> [Work to complete]:
Beginning with the line that contains "sensor_plate_screw();" and ending with the line that contains "obj.matrix_world = world", reproduce each line exactly; include both and add nothing.

___ Data ___

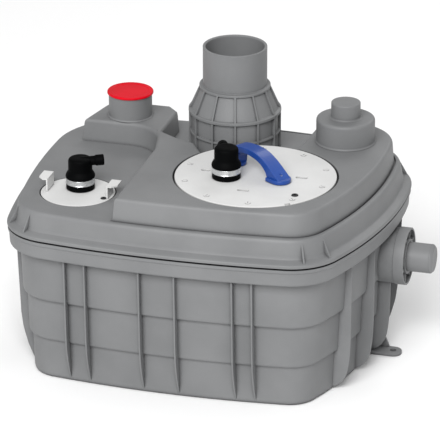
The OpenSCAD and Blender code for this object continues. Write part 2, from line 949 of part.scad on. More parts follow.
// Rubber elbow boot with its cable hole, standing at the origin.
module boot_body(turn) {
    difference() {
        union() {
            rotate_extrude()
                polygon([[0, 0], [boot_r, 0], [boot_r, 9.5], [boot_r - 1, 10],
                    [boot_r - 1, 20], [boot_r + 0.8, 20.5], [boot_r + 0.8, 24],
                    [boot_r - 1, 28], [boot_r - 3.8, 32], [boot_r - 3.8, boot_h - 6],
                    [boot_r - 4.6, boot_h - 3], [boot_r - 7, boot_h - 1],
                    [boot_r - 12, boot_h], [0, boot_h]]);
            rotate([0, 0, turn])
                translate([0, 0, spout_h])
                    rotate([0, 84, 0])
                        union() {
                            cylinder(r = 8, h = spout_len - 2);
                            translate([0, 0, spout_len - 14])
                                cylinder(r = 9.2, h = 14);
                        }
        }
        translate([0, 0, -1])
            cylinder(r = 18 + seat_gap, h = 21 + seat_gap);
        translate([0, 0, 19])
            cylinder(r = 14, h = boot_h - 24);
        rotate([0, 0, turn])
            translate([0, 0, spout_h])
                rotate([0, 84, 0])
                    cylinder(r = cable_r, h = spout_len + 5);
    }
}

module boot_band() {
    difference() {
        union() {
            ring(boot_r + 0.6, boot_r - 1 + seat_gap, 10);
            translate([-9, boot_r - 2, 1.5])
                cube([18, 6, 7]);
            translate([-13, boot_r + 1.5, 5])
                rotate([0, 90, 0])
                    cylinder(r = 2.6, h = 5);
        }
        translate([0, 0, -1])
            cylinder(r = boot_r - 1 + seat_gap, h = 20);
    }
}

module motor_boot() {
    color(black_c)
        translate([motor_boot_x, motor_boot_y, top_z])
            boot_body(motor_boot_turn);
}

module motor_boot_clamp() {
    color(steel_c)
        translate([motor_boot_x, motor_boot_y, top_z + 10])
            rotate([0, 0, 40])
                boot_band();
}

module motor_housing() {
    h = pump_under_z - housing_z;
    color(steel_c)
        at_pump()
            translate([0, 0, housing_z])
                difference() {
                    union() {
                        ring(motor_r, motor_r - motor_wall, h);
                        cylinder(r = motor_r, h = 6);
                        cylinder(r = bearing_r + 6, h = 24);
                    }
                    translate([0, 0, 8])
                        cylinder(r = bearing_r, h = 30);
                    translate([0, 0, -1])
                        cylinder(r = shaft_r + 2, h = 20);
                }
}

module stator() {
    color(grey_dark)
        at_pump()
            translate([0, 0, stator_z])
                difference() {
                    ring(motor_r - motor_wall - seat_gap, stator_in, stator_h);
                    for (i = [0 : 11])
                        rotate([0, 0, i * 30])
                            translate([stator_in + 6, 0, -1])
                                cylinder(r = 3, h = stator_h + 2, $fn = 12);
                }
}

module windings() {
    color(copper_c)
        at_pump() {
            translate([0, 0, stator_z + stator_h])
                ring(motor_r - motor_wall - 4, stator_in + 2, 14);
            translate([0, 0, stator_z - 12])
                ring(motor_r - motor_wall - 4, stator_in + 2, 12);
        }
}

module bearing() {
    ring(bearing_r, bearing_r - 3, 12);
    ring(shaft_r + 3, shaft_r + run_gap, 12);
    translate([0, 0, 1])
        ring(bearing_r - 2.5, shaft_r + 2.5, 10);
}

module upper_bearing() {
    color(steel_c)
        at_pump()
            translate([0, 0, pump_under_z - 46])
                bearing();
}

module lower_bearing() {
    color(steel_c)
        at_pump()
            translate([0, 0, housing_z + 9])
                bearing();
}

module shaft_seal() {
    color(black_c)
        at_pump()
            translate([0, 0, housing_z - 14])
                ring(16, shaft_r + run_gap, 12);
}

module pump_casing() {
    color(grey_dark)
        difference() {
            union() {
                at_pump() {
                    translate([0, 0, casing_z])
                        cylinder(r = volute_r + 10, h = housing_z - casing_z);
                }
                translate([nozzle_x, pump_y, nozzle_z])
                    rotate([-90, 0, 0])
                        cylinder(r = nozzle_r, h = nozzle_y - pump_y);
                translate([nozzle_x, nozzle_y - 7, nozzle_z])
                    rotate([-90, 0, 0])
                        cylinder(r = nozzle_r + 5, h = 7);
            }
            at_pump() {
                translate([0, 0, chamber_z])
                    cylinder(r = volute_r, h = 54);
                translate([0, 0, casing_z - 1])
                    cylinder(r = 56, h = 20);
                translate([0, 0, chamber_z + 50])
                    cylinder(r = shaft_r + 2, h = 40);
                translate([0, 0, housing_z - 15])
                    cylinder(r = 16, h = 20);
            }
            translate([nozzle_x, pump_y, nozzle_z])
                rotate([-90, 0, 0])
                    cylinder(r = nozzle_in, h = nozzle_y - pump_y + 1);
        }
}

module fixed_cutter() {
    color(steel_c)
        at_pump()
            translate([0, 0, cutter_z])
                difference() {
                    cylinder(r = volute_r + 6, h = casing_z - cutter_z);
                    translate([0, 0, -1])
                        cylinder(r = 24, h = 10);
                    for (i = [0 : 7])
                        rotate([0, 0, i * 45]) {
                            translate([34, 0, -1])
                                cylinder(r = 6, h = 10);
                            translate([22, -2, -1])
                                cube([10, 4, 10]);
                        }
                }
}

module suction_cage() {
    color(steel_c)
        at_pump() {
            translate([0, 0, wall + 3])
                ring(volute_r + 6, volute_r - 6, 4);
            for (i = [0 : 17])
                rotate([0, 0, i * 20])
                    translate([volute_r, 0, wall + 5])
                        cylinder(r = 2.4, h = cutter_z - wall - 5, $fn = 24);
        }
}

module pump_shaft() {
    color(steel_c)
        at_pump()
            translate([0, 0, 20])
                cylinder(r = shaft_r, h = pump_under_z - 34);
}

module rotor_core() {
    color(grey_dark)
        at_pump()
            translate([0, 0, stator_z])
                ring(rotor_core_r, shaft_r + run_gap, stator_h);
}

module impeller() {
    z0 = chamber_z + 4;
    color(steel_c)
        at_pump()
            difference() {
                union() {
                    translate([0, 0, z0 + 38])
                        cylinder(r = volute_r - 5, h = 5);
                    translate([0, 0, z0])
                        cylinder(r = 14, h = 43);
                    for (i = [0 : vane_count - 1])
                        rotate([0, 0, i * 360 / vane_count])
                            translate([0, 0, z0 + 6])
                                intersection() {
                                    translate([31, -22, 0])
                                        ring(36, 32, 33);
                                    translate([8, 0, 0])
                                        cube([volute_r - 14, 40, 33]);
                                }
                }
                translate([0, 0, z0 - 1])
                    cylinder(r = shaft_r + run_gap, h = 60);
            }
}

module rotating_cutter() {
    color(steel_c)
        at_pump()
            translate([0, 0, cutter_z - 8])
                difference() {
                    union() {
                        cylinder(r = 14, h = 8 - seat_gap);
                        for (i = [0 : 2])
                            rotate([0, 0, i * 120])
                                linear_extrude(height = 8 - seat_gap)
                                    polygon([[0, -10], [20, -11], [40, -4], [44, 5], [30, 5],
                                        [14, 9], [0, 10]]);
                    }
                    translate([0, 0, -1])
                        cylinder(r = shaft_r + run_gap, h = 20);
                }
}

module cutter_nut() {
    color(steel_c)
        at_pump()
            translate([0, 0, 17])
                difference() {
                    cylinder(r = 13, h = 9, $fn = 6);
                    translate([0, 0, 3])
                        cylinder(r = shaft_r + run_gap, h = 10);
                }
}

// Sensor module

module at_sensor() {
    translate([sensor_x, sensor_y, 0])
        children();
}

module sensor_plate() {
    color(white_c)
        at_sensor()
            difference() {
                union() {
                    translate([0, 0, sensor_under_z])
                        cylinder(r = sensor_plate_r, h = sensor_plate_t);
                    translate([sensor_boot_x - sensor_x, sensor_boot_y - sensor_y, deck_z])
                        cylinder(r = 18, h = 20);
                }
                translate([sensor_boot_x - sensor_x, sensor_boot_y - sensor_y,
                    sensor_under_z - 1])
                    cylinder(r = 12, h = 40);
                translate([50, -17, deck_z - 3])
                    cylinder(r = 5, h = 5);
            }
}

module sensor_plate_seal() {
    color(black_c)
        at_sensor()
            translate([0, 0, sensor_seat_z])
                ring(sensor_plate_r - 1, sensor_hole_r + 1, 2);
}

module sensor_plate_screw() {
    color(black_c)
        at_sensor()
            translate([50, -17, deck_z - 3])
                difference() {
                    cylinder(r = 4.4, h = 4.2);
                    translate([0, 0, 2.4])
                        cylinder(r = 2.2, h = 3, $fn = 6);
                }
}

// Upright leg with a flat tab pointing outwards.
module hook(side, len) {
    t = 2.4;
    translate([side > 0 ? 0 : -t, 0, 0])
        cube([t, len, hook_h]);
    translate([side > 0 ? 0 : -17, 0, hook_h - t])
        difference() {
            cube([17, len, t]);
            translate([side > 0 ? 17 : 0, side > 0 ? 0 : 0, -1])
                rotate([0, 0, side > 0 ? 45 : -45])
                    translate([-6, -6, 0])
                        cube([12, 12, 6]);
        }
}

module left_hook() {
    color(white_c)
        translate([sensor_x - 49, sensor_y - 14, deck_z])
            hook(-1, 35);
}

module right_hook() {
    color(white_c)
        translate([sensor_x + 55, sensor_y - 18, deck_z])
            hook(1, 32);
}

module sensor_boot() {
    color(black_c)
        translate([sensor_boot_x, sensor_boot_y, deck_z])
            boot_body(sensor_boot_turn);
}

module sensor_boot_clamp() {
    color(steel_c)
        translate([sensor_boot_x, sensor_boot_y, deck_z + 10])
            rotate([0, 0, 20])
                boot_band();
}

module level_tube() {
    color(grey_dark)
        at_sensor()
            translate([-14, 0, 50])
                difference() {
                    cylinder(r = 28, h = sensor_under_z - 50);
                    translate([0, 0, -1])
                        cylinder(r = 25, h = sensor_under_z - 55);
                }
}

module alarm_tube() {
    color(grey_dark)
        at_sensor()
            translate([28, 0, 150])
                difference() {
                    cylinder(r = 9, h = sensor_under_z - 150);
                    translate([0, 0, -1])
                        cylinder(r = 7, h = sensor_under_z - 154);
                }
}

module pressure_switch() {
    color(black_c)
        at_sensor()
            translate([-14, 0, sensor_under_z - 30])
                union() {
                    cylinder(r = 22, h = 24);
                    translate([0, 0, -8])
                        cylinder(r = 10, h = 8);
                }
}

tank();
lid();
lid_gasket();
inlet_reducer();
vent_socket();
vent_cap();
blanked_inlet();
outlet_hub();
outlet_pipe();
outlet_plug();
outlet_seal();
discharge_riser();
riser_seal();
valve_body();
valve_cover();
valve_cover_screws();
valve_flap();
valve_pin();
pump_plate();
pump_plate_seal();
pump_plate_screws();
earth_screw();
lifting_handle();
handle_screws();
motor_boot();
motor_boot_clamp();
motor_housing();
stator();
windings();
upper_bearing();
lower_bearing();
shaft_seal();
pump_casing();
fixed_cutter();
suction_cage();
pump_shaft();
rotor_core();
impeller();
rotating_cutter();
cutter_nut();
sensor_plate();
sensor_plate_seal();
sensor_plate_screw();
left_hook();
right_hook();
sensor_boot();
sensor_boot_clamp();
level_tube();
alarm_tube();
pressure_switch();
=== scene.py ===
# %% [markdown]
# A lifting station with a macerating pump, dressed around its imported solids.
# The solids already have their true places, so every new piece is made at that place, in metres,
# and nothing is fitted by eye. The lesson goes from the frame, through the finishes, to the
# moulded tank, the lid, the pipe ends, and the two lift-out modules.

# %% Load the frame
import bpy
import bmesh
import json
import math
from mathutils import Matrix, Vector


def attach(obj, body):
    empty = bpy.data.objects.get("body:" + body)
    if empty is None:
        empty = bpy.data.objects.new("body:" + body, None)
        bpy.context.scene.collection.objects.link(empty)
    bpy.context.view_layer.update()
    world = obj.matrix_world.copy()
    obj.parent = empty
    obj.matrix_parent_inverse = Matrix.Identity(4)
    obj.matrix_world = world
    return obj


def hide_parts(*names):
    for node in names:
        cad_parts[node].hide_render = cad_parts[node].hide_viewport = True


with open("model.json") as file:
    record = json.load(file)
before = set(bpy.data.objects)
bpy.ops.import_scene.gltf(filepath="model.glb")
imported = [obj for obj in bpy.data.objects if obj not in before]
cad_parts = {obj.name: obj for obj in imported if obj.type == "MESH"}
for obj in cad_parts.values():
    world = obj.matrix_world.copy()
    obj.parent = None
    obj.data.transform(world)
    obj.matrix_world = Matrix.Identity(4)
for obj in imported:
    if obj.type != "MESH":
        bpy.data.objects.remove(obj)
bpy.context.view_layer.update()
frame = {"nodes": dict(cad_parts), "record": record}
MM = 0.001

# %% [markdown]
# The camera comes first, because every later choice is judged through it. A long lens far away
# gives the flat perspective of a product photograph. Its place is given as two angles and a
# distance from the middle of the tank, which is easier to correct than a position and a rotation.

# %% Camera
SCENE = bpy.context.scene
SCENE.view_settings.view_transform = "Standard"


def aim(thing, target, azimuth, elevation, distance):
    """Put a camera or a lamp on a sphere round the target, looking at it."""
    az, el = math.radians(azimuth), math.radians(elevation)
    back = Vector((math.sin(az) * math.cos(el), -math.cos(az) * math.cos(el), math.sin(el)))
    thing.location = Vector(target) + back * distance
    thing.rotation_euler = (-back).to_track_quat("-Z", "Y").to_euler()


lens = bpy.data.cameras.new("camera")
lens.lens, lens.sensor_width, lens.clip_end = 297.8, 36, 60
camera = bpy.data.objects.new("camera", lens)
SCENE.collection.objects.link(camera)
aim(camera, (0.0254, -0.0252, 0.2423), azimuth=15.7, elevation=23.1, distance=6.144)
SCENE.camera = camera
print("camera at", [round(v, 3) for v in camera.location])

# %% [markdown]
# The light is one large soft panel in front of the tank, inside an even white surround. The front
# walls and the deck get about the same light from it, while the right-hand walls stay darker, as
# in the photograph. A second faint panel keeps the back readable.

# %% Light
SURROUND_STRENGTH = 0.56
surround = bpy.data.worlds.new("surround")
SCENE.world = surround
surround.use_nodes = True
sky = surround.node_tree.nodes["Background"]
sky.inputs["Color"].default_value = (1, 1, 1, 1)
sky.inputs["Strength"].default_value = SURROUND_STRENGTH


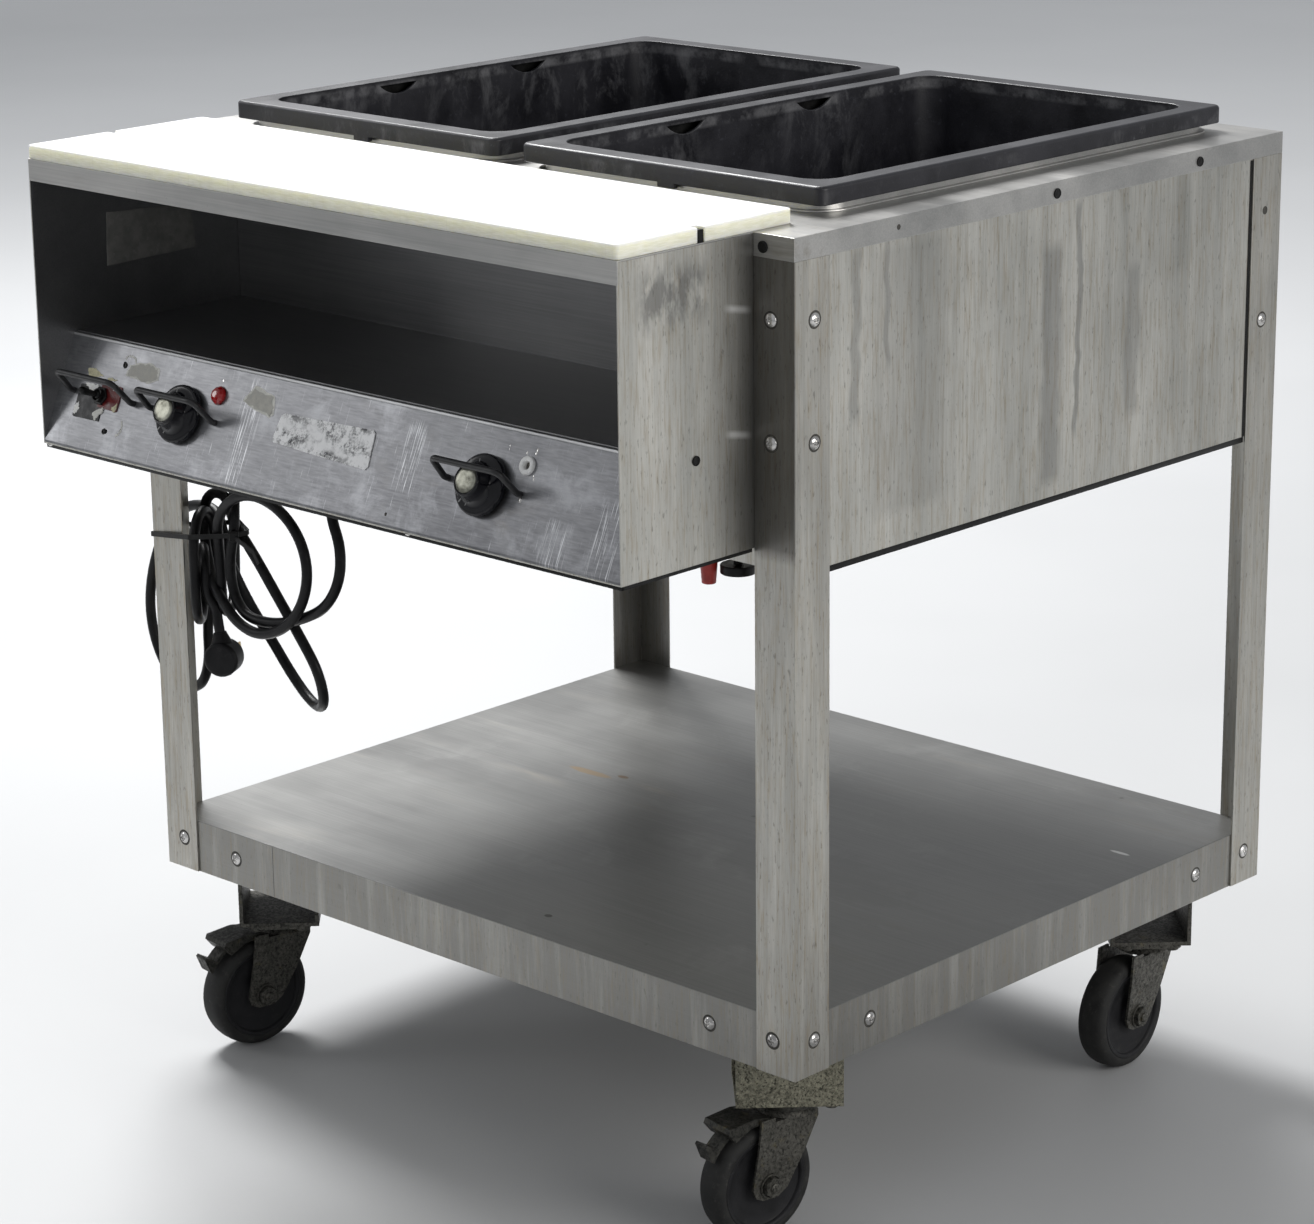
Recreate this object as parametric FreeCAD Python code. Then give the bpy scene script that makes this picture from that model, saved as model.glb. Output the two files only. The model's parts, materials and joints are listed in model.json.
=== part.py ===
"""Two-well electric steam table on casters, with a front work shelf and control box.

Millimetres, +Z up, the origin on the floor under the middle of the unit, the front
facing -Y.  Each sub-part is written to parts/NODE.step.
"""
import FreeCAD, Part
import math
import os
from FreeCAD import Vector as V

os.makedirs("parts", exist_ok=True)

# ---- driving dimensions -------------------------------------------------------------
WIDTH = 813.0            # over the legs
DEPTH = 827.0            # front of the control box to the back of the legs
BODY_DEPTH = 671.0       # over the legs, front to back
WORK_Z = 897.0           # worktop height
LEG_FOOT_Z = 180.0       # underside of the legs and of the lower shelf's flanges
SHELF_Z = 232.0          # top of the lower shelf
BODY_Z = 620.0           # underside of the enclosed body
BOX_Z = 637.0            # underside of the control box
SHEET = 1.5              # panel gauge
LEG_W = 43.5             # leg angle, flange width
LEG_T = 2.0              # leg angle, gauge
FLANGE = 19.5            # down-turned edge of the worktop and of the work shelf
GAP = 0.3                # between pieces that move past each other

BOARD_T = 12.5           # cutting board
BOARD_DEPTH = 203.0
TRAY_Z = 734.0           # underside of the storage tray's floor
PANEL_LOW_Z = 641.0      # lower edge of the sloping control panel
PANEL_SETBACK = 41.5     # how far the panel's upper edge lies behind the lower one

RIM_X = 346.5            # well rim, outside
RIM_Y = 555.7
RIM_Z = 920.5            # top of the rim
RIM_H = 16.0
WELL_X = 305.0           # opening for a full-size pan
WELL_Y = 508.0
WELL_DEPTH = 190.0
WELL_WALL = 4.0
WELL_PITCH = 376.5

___

> [Exercise result]:
sensor_plate_screw();
left_hook();
right_hook();
sensor_boot();
sensor_boot_clamp();
level_tube();
alarm_tube();
pressure_switch();
=== scene.py ===
# %% [markdown]
# A lifting station with a macerating pump, dressed around its imported solids.
# The solids already have their true places, so every new piece is made at that place, in metres,
# and nothing is fitted by eye. The lesson goes from the frame, through the finishes, to the
# moulded tank, the lid, the pipe ends, and the two lift-out modules.

# %% Load the frame
import bpy
import bmesh
import json
import math
from mathutils import Matrix, Vector


def attach(obj, body):
    empty = bpy.data.objects.get("body:" + body)
    if empty is None:
        empty = bpy.data.objects.new("body:" + body, None)
        bpy.context.scene.collection.objects.link(empty)
    bpy.context.view_layer.update()
    world = obj.matrix_world.copy()
    obj.parent = empty
    obj.matrix_parent_inverse = Matrix.Identity(4)
    obj.matrix_world = world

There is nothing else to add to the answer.